The area, just south of Flon, is home to the Casino de Montbenon, which has nothing to do with gambling but is the seat of the Swiss Film Archive and an outdoor cinema with a giant screen.
With 865 acres of parks and gardens, Lausanne has the reputation of being one of the greenest cities in the world. Many of the parks were once part of family estates; now they are maintained by the city for the enjoyment of all citizens.
Admire the tropical plants in the vast gardens of the Beau-Rivage Palace Hotel, and, if you have the time, stroll through the cemetery Bois-de-Vaux. There is a broad main avenue flanked with lime trees as well as flower beds, ponds with water lilies, and evergreens, all of which provide a home for birds and other wildlife. Pause at the graves of Pierre de Coubertin, Tina Onassis, and Coco Chanel (whose wish to have her dog buried next to her, however, was not fulfilled).

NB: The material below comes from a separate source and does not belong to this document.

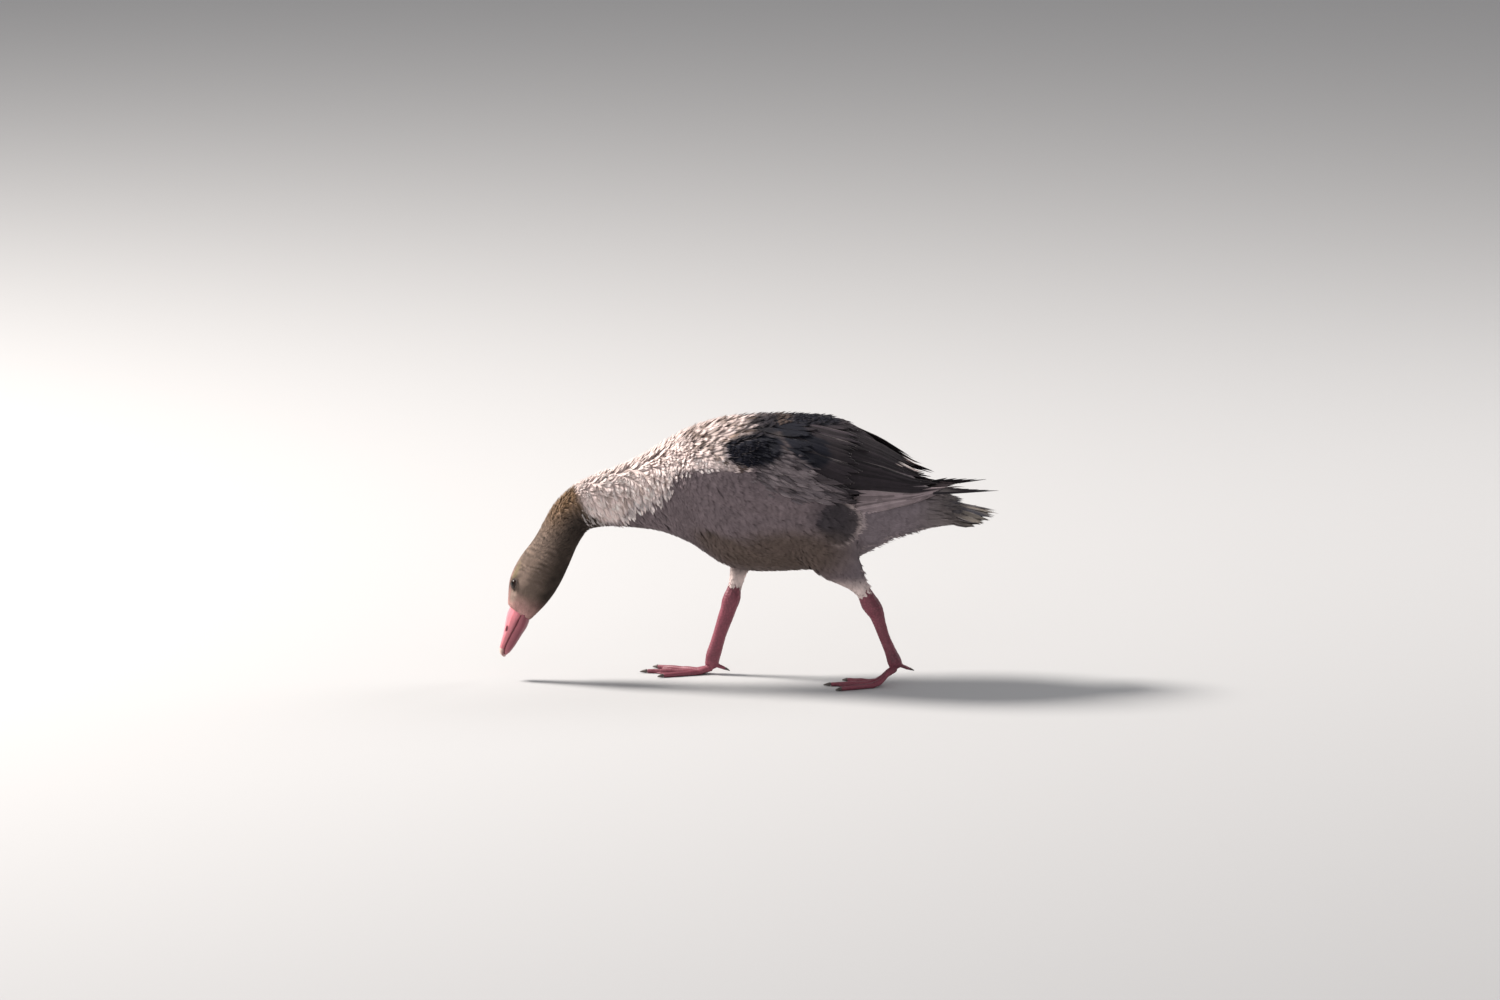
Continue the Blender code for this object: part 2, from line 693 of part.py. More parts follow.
def make_hind_toe(name, hand, joint, foot):
    """The small hind toe, set on the inner side of the joint and clear of the floor."""
    direction = toe_direction(hand, 160, 0)
    start = joint + Vector((2, 0, 1))
    drop = min(joint.z * 0.45, 7)
    rings = []
    for share in steps(0, 1, 4):
        centre = start + direction * (share * (HIND_TOE_LENGTH + 3)) - Vector((0, 0, drop * share))
        radius = HIND_TOE_RADIUS * (1 - 0.38 * share)
        rings.append(toe_ring(centre, direction, radius, radius))
    combine(foot, helper(loft(f"hind_toe_{name}", rings, "leg_pink")), "UNION")
    root = start + direction * (HIND_TOE_LENGTH + 3) - Vector((0, 0, drop))
    make_claw(f"claw_hind_{name}", root, direction, CLAW_LENGTHS["hind"], 1.4, lift=-1.5)


def make_legs():
    thighs = []
    for name, hand in (("left", -1), ("right", 1)):
        leg = LEGS[name]
        knee = knee_direction(leg, hand)
        thigh = leg_rings(leg["thigh"], hand, last_down=knee)
        thighs.append(loft(f"thigh_{name}", thigh, "plumage_pale"))
        loft(f"shank_{name}", leg_rings(leg["shank"], hand, first_down=knee), "leg_pink")
        make_foot(name, hand, leg)
    return thighs


# ---------------------------------------------------------------- the whole bird


def clear_scene():
    for old in list(bpy.data.objects):
        bpy.data.objects.remove(old)


def stand_at_origin():
    """Moves every mesh so that the bird's box stands with the middle of its base at the origin."""
    bpy.context.view_layer.update()
    graph = bpy.context.evaluated_depsgraph_get()
    corners = [
        Vector(corner)
        for solid in bpy.context.scene.objects
        if not solid.hide_render
        for corner in solid.evaluated_get(graph).bound_box
    ]
    low, high = (Vector(pick(c[k] for c in corners) for k in range(3)) for pick in (min, max))
    shift = -Vector(((low.x + high.x) / 2, (low.y + high.y) / 2, low.z))
    for mesh in {solid.data for solid in bpy.context.scene.objects}:
        for vertex in mesh.vertices:
            vertex.co += shift


def main():
    clear_scene()
    make_head()
    make_bill()
    loft("neck_upper", body_rings(HEAD_END, NECK_PARTING, 9), "plumage_brown")
    loft("neck_lower", body_rings(NECK_PARTING, TRUNK_START, 13), "plumage_pale")
    trunk = loft("trunk", body_rings(TRUNK_START, "tail_root", RING_SPACING), "plumage_pale")
    make_tail()
    for let_in in (*make_wings(), *make_legs()):
        combine(trunk, socket_cutter(let_in), "DIFFERENCE")
    stand_at_origin()


main()
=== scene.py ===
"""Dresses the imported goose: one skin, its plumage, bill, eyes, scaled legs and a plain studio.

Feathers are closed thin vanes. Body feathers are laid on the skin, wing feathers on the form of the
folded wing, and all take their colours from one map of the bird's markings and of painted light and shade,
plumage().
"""

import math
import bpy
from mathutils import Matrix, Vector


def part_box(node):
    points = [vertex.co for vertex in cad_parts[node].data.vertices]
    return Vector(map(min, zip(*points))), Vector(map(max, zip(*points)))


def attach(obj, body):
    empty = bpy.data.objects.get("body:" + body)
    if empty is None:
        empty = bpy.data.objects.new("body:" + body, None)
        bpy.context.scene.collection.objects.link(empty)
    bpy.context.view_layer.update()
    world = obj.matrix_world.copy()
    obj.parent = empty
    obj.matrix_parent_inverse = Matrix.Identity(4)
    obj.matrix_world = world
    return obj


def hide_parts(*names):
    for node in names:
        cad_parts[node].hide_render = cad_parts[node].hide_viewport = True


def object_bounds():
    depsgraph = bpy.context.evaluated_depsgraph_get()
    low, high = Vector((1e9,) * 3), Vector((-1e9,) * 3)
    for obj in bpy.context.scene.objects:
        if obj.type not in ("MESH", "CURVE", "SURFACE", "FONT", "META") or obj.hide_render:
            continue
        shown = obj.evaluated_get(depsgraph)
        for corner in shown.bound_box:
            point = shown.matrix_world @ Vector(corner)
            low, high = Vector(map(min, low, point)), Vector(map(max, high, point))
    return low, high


bl_info = {
    "name": "Grazing Goose",
    "version": (1, 0, 0),
    "blender": (4, 5, 0),
    "location": "View3D > Sidebar > Goose",
    "description": "Skin, plumage, bill, eyes, legs and studio of a grazing goose",
    "category": "Object",
}

from collections import namedtuple

import bmesh
import bpy
import numpy as np
from bpy.props import FloatProperty, FloatVectorProperty, IntProperty, PointerProperty
from mathutils import Vector, noise
from mathutils.bvhtree import BVHTree
from mathutils.kdtree import KDTree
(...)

A bit outside Lausanne is another green area you shouldn’t miss: the park and lake of Sauvabelin. Make an effort to climb the Sauvabelin Tower, made entirely of wood with 151 steps leading to a viewing platform.
Pro Tip: I took the train to Lausanne from the Geneva Airport. A local told me to take the slow train, which follows a scenic route with fantastic views of Lake Geneva. I didn’t regret the 30 extra minutes it took.